2009年8月18日 星期二

WELCOME TO A NEW WORLD OF RISK-AWARE GLOBALISATION

By Gillian Tett
What do securitised mortgages and manufacturing supply chains have in common? Not a lot, it may seem. After all, the art of repackaging debt is part of the arcane field of complex finance, while the business of shipping widgets round the world is a tangible, get-your-hands-dirty activity.
But in one respect complex finance and modern manufacturing have much in common: namely their embrace of globalisation. Western manufacturing has become ever more dependent on cross-border systems of production intended to make business more efficient, by placing each stage of production in the region where it can be most profitably performed. Likewise, western finance has embraced a vision of globally integrated capital markets in the name of more efficient banking.
The recent financial turmoil has shattered many of the previous assumptions in the 21st-century banking world. It has become painfully clear that moving credit risk round the world in complex chains did not make the system safer and more efficient – as bankers once claimed.
So, as bankers reel in shock, this poses an intriguing new question: will recent experience now force a rethink of assumptions in non- financial spheres too? After all, in recent years so-called “Davos man” has taken it for granted that globalisation, free market capitalism and innovation were all thoroughly good things. But as faith wilts, might business leaders rethink their dependency on, say, cross-border manufacturing supply chains, too?

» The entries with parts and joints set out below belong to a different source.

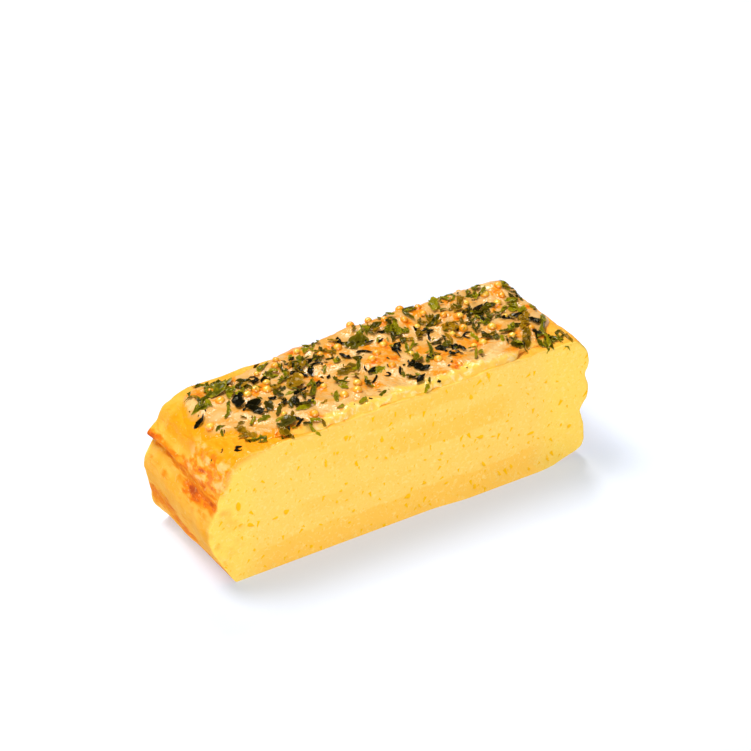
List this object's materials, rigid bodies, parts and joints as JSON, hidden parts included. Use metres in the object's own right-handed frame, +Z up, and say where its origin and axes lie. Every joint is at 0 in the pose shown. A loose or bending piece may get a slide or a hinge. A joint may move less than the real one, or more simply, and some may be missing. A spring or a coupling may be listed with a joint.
{
  "type": "rolled omelette slice",
  "caption": "Slice of a thick rolled omelette with flat cut faces and browned creased ends, topped with thin cream, fish roe and dried seaweed flakes.",
  "frame": {"origin": "under the middle of the slice, on the surface it rests on", "axes": "+X along the slice across the roll, from the rounded left end to the right end; +Y from the front cut to the back cut; +Z up"},
  "size_m": [0.0998, 0.032, 0.0361],
  "materials": {
    "egg": "moist cooked egg, satin on the cuts and glossy on the oiled, browned outside",
    "cream": "wet, glossy, slightly see-through cream",
    "roe": "shiny, slightly see-through fish roe",
    "flakes": "moist torn flakes of dried seaweed and herbs"
  },
  "bodies": {
    "root": {"omelette": "egg", "cream_topping": "cream"}
  },
  "joints": []
}
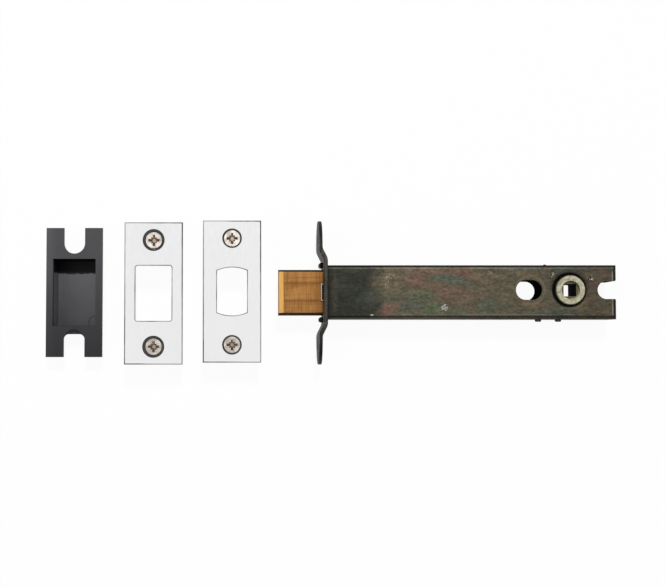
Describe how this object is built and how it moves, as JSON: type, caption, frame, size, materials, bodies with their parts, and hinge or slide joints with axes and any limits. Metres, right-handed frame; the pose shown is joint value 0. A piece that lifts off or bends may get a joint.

There are hints of a change afoot. This week, for example, Gerard Kleisterlee, chief executive of Philips, the electronics group, told the Financial Times he expected large companies to move away from far-flung globalised supply chains. He blamed the shift on “green” issues, explaining, “a future where energy is more expensive and less plentifully available will lead to more regional supply chains”.
But green issues may not be the only factor at work. In recent years, western manufacturers have scrambled to streamline their operations in ways that were often similar (e.g. all turning to China for cheap manufacturing). But this concentration has created new vulnerabilities and forms of contagion risk. Or, as a fascinating report* prepared for the World Economic Forum last year notes: “The economic optimisation of supply chains, with the geographic concentration of risk as a frequent corollary, has enhanced the systemic vulnerability to a supply chain failure.”
Until quite recently most business executives did not appear too concerned about such aggregations of risk. When Marsh & McLennan surveyed global companies with operations in Asia two years ago, for example, they found only a fifth had business continuity plans to guard against natural disasters or terrorist attacks. But the searing experience of the credit crisis has shown business leaders and policymakers that it can be dangerous to ignore seemingly remote risks, particularly when those risks are embedded in complex chains that are poorly understood. Contagion no longer seems merely an abstract idea.
Nor does concentration risk. (Look, for example, at how Porsche, the carmaker, was recently forced to suspend its production for a period after the manufacturer of the thread used for its seat belts went bust.) And what manufacturers are now realising is that dealing with a crisis is doubly hard when companies are scattered round the globe.
That does not mean the concept of globally integrated supply chains is going to die, any more than the idea of trading financial risk round the world will disappear. Businesses are under ever more pressure to cut costs. But any chain is only as strong as its weakest link. So stand by to hear plenty more debate on the “supply chain” issue. And if manufacturers can learn lessons from the banking crisis on the potential pitfalls of globalisation and innovation, that would be a thoroughly good thing.